> **SHORT EXERCISE**
Below are records; reproduce exactly the lines from the one that has "lower_housing();" through the one that has "record = json.load(file)", ends included, and nothing more.

***** RECORDS FOR THE EXERCISE *****

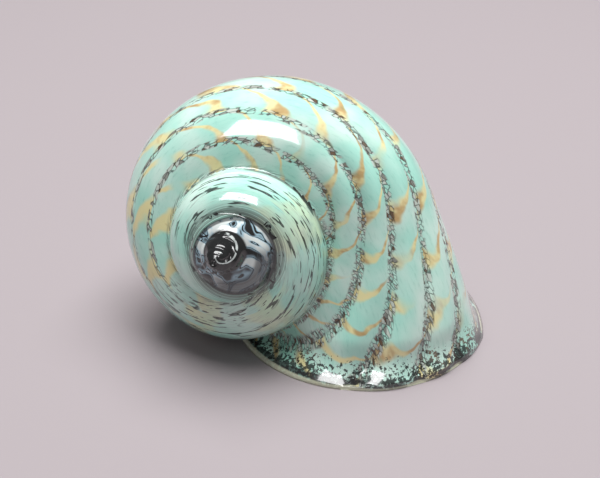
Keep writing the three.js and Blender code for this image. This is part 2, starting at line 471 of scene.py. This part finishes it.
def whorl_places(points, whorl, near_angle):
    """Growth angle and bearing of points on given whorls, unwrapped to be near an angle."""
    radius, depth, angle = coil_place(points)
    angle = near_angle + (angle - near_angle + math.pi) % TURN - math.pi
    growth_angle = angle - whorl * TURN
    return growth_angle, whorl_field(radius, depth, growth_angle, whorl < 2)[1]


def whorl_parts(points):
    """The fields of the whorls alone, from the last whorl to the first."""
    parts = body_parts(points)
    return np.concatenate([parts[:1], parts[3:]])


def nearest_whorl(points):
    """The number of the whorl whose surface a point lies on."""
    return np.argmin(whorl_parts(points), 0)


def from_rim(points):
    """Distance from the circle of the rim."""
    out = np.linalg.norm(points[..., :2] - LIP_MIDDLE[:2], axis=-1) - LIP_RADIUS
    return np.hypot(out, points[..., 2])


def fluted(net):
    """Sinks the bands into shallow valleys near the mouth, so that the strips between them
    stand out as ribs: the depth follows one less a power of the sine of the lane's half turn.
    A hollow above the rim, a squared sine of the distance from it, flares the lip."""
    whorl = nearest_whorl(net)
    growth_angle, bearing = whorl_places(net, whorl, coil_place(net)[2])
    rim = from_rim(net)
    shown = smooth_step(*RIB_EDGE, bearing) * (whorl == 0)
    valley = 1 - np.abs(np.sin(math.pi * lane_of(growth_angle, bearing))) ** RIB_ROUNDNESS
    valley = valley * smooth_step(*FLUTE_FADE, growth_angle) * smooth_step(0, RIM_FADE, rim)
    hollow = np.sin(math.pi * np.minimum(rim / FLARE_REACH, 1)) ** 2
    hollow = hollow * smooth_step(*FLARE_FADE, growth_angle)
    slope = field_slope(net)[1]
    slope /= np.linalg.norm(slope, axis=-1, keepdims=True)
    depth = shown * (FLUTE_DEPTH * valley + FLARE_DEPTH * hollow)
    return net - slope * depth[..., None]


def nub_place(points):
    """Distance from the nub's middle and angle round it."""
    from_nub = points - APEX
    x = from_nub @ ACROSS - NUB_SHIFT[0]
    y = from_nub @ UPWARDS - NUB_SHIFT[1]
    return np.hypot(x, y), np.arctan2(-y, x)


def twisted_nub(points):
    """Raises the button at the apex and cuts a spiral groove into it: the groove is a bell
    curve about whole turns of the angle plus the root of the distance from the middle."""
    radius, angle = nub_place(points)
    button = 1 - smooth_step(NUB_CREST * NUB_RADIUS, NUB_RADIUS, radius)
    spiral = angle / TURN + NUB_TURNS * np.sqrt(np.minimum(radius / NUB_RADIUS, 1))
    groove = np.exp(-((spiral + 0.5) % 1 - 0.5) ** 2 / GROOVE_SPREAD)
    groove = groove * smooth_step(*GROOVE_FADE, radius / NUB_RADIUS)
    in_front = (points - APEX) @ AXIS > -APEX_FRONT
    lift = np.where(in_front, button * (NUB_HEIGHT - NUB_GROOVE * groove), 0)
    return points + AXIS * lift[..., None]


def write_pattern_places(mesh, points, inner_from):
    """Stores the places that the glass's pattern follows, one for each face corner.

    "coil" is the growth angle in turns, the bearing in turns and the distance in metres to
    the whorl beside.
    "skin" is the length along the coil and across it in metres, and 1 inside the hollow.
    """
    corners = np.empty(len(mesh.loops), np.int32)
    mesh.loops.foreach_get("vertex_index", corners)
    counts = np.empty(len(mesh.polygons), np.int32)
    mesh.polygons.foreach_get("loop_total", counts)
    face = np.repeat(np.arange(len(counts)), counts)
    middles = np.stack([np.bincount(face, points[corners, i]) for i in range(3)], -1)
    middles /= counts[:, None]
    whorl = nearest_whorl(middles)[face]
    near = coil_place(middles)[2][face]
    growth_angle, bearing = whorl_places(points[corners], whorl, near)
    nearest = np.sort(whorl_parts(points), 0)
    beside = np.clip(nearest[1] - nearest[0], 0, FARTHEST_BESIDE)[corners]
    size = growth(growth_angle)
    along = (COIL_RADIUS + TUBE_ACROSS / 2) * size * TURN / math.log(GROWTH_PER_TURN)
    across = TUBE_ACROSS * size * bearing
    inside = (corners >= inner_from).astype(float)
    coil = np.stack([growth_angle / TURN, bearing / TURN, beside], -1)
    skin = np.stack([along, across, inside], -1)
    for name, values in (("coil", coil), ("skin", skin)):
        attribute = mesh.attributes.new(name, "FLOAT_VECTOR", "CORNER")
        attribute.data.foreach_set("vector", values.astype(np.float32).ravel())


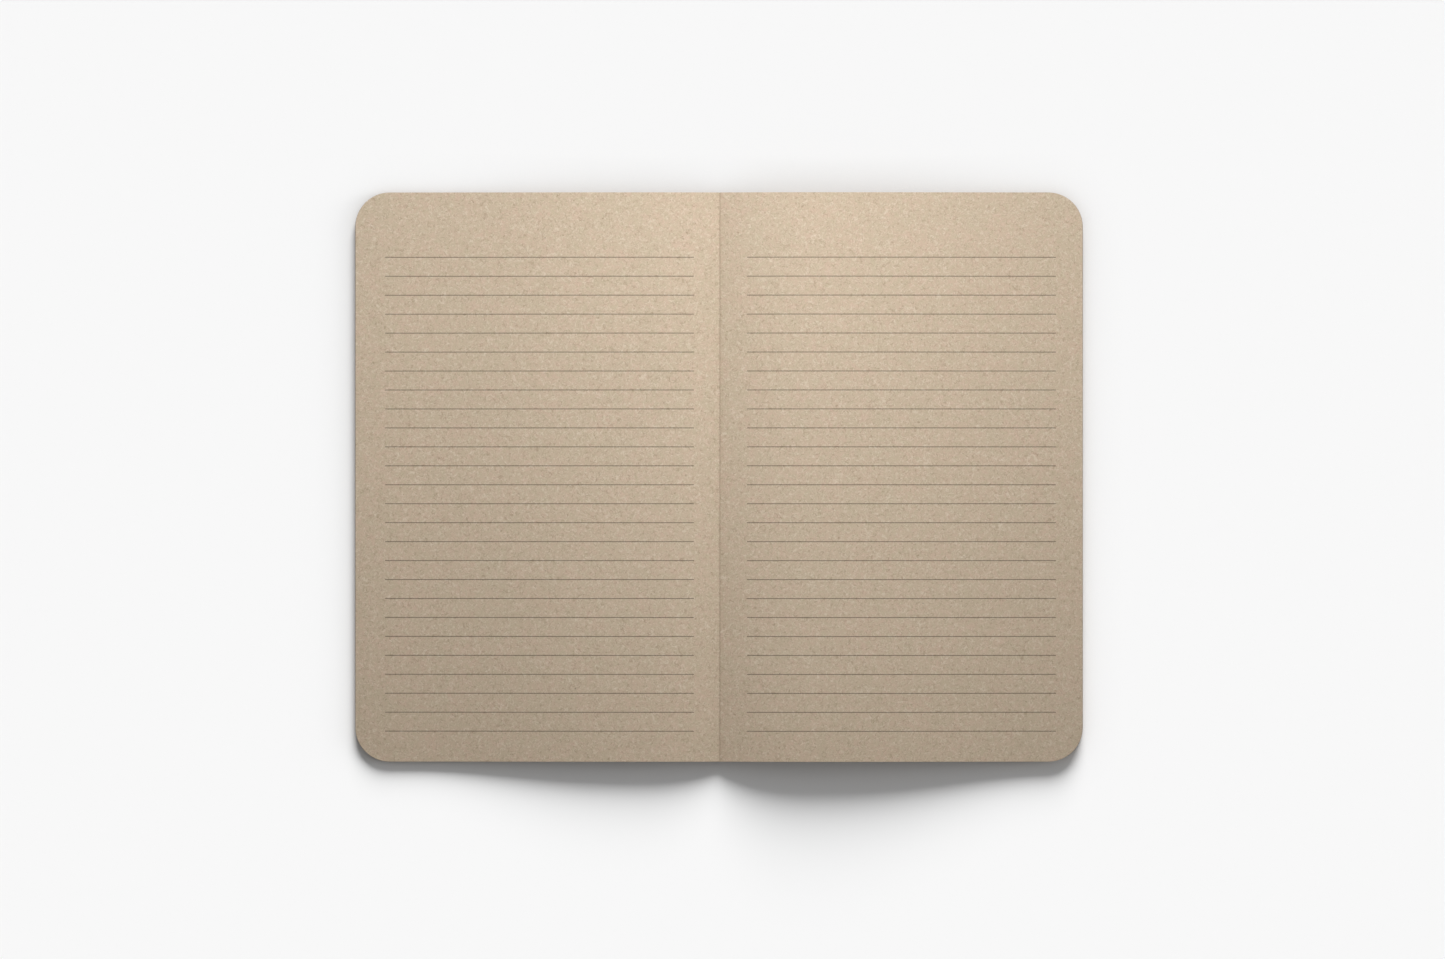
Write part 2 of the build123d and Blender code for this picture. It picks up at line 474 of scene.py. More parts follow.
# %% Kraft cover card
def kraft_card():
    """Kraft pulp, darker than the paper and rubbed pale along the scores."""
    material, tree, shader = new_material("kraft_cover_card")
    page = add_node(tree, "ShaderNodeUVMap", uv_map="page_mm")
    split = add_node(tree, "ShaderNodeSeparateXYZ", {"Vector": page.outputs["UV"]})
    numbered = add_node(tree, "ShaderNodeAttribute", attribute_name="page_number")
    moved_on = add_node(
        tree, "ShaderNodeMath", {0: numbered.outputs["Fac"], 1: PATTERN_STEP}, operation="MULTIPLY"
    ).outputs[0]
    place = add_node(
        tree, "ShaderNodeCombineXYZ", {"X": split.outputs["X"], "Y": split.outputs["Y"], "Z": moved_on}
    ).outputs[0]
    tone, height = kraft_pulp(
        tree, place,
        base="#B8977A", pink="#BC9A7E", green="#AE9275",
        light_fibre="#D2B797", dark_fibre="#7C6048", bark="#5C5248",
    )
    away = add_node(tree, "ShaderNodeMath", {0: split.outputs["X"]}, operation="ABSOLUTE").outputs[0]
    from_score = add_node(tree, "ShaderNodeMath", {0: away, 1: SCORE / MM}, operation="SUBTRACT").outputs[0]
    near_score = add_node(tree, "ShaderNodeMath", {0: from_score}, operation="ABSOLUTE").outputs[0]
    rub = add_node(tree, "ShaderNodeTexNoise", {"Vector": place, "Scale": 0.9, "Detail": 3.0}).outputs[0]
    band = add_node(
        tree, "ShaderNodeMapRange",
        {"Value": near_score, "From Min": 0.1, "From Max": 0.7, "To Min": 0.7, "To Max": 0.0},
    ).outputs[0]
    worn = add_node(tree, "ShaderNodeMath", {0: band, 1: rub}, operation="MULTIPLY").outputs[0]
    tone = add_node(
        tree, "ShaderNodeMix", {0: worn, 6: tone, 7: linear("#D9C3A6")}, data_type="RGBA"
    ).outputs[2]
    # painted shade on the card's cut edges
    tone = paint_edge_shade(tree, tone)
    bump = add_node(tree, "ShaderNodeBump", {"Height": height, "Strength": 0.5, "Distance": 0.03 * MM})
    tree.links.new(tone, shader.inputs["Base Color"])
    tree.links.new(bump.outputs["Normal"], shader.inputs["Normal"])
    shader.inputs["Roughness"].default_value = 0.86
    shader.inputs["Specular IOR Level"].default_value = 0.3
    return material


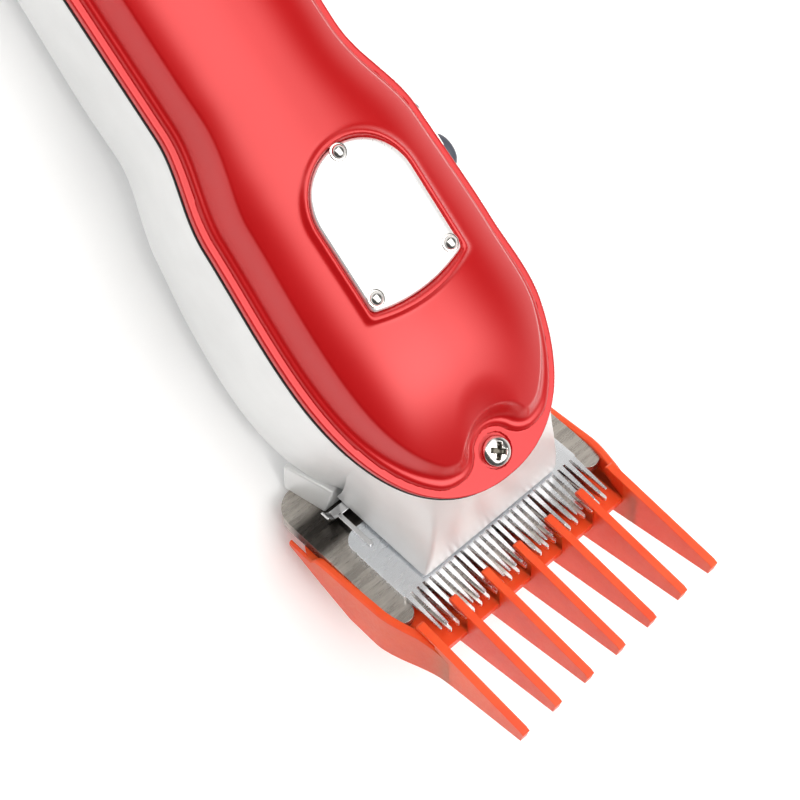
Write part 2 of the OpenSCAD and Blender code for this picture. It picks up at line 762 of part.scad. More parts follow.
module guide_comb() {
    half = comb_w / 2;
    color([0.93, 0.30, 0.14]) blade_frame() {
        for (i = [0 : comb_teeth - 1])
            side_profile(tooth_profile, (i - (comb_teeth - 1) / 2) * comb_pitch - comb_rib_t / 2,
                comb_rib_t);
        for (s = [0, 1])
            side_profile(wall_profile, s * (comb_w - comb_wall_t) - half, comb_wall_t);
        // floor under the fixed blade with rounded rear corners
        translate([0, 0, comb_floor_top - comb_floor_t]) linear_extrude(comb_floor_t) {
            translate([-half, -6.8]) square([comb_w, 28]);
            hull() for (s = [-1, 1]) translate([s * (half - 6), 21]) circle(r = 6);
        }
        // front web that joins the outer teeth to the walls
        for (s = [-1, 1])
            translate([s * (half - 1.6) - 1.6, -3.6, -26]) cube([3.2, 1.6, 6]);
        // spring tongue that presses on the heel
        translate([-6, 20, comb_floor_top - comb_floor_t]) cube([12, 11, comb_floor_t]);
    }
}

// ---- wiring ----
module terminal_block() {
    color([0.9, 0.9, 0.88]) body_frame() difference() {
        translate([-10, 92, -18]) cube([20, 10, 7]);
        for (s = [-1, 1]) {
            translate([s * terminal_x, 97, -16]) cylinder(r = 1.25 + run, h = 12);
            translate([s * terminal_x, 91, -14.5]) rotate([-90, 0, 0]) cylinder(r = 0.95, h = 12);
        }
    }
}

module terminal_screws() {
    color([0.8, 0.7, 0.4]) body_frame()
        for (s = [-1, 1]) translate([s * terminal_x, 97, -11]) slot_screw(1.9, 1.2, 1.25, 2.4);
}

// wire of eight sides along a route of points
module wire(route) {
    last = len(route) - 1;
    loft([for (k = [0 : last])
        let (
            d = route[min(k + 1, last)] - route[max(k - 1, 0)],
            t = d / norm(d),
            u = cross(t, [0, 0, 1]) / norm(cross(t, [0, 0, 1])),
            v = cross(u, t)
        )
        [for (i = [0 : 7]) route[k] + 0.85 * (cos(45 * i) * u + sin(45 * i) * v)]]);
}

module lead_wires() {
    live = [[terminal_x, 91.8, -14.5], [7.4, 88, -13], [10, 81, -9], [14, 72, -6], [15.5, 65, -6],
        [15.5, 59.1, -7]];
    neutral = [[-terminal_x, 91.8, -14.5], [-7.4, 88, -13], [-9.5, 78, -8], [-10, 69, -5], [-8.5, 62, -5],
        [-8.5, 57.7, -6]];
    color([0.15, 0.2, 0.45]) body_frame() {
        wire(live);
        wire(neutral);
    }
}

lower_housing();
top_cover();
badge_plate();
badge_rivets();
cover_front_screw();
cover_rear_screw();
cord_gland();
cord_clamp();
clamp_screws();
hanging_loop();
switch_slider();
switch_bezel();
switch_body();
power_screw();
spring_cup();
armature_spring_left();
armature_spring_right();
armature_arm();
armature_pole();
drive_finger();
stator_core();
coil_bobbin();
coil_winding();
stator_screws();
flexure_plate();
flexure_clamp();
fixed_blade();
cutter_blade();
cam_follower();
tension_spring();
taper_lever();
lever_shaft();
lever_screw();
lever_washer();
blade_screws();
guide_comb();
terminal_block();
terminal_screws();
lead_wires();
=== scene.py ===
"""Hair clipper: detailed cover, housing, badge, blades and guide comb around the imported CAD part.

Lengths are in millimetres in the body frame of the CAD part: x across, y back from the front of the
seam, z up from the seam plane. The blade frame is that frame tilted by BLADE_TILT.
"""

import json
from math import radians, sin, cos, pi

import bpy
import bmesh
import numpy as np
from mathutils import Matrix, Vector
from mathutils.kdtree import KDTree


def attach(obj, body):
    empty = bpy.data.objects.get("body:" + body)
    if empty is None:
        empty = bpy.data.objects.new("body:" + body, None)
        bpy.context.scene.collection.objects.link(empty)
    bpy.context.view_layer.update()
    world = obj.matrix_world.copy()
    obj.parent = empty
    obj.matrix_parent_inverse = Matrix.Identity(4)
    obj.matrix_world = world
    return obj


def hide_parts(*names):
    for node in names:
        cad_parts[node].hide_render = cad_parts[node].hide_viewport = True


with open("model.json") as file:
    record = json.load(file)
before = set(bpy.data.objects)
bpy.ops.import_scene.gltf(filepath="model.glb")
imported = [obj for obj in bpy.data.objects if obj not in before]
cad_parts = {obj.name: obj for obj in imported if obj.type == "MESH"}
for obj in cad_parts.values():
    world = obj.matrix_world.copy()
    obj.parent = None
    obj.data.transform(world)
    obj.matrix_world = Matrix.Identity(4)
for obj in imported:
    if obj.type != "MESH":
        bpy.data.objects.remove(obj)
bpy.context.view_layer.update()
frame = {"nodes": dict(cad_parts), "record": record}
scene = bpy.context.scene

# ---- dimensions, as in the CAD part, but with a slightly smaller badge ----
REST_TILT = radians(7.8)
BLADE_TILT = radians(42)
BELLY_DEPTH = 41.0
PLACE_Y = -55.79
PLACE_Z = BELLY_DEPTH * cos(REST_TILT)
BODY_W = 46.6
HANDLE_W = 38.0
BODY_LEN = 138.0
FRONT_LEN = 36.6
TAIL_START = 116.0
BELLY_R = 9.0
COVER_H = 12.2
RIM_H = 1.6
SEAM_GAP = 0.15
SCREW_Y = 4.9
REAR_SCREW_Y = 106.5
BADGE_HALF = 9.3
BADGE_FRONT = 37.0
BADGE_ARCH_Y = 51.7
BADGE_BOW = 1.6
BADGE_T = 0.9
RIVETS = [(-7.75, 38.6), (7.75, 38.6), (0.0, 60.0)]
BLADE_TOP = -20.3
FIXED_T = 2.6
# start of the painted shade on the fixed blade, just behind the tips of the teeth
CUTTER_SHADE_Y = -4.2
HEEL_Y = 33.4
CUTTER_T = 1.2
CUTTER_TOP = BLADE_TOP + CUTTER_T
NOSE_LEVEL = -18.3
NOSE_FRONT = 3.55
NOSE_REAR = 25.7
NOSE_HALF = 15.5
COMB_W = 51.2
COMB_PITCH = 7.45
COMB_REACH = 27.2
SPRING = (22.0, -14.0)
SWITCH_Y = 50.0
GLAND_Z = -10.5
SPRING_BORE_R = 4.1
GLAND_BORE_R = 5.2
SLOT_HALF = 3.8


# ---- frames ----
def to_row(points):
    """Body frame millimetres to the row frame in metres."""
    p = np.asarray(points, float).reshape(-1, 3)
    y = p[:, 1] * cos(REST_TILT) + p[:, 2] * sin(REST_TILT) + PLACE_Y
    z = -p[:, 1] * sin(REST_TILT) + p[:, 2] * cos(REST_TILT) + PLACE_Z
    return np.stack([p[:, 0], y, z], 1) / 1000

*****

> **SOLUTION FOR THIS TASK**
lower_housing();
top_cover();
badge_plate();
badge_rivets();
cover_front_screw();
cover_rear_screw();
cord_gland();
cord_clamp();
clamp_screws();
hanging_loop();
switch_slider();
switch_bezel();
switch_body();
power_screw();
spring_cup();
armature_spring_left();
armature_spring_right();
armature_arm();
armature_pole();
drive_finger();
stator_core();
coil_bobbin();
coil_winding();
stator_screws();
flexure_plate();
flexure_clamp();
fixed_blade();
cutter_blade();
cam_follower();
tension_spring();
taper_lever();
lever_shaft();
lever_screw();
lever_washer();
blade_screws();
guide_comb();
terminal_block();
terminal_screws();
lead_wires();
=== scene.py ===
"""Hair clipper: detailed cover, housing, badge, blades and guide comb around the imported CAD part.

Lengths are in millimetres in the body frame of the CAD part: x across, y back from the front of the
seam, z up from the seam plane. The blade frame is that frame tilted by BLADE_TILT.
"""

import json
from math import radians, sin, cos, pi

import bpy
import bmesh
import numpy as np
from mathutils import Matrix, Vector
from mathutils.kdtree import KDTree


def attach(obj, body):
    empty = bpy.data.objects.get("body:" + body)
    if empty is None:
        empty = bpy.data.objects.new("body:" + body, None)
        bpy.context.scene.collection.objects.link(empty)
    bpy.context.view_layer.update()
    world = obj.matrix_world.copy()
    obj.parent = empty
    obj.matrix_parent_inverse = Matrix.Identity(4)
    obj.matrix_world = world
    return obj


def hide_parts(*names):
    for node in names:
        cad_parts[node].hide_render = cad_parts[node].hide_viewport = True


with open("model.json") as file:
    record = json.load(file)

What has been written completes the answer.